• [Source excerpt]:
━━━━━━━━━━━━━━━━━━━━
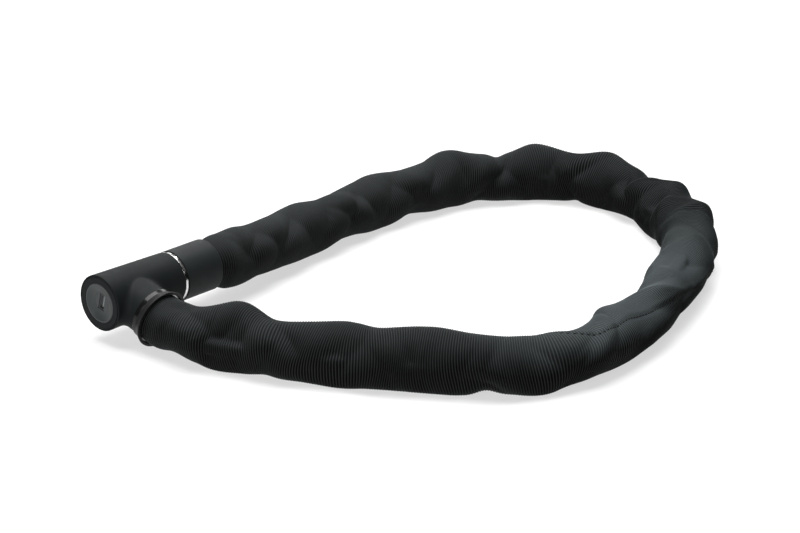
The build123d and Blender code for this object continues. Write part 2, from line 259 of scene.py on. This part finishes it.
class Line:
    """A natural cubic spline through points, read by its length along the curve."""

    SAMPLES = 12000

    def __init__(self, points):
        self.points = np.array(points)
        gaps = np.linalg.norm(np.diff(self.points, axis=0), axis=1)
        self.knots = np.concatenate([[0], np.cumsum(gaps)])
        count = len(points)
        matrix = np.eye(count)
        right = np.zeros((count, 3))
        for index in range(1, count - 1):
            before, after = gaps[index - 1], gaps[index]
            matrix[index, index - 1:index + 2] = (before, 2 * (before + after), after)
            slope_after = (self.points[index + 1] - self.points[index]) / after
            slope_before = (self.points[index] - self.points[index - 1]) / before
            right[index] = 6 * (slope_after - slope_before)
        self.curve = np.linalg.solve(matrix, right)
        self.fine = np.linspace(0, self.knots[-1], self.SAMPLES)
        steps = np.linalg.norm(np.diff(self.raw(self.fine), axis=0), axis=1)
        self.lengths = np.concatenate([[0], np.cumsum(steps)])
        self.length = self.lengths[-1]

    def raw(self, at):
        index = np.clip(np.searchsorted(self.knots, at, side="right") - 1, 0, len(self.knots) - 2)
        low, high = self.knots[index], self.knots[index + 1]
        gap = (high - low)[:, None]
        left, right = (high - at)[:, None], (at - low)[:, None]
        bend_low, bend_high = self.curve[index], self.curve[index + 1]
        return ((bend_low * left ** 3 + bend_high * right ** 3) / (6 * gap)
                + (self.points[index] / gap - bend_low * gap / 6) * left
                + (self.points[index + 1] / gap - bend_high * gap / 6) * right)

    def at(self, length):
        return self.raw(np.interp(np.atleast_1d(length), self.lengths, self.fine))

    def station(self, point):
        """The length along the line at which it passes nearest to a point."""
        samples = self.raw(self.fine)
        return self.lengths[np.argmin(np.linalg.norm(samples[:, :2] - np.array(point)[:2], axis=1))]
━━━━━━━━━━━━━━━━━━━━
• [Task brief]:
Reproduce, please, the lines of the material from its first line down to the line containing "SAMPLES = 12000", keeping both ends and nothing beyond them.

• [Answer to this exercise]:
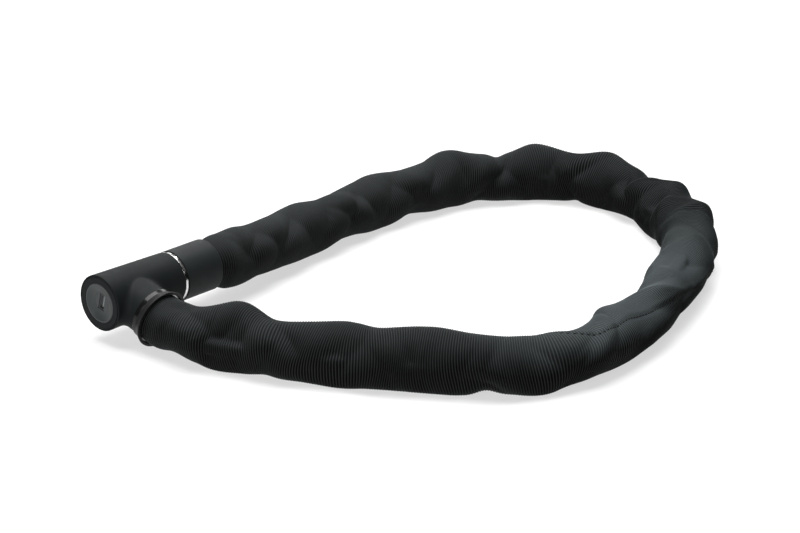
The build123d and Blender code for this object continues. Write part 2, from line 259 of scene.py on. This part finishes it.
class Line:
    """A natural cubic spline through points, read by its length along the curve."""

    SAMPLES = 12000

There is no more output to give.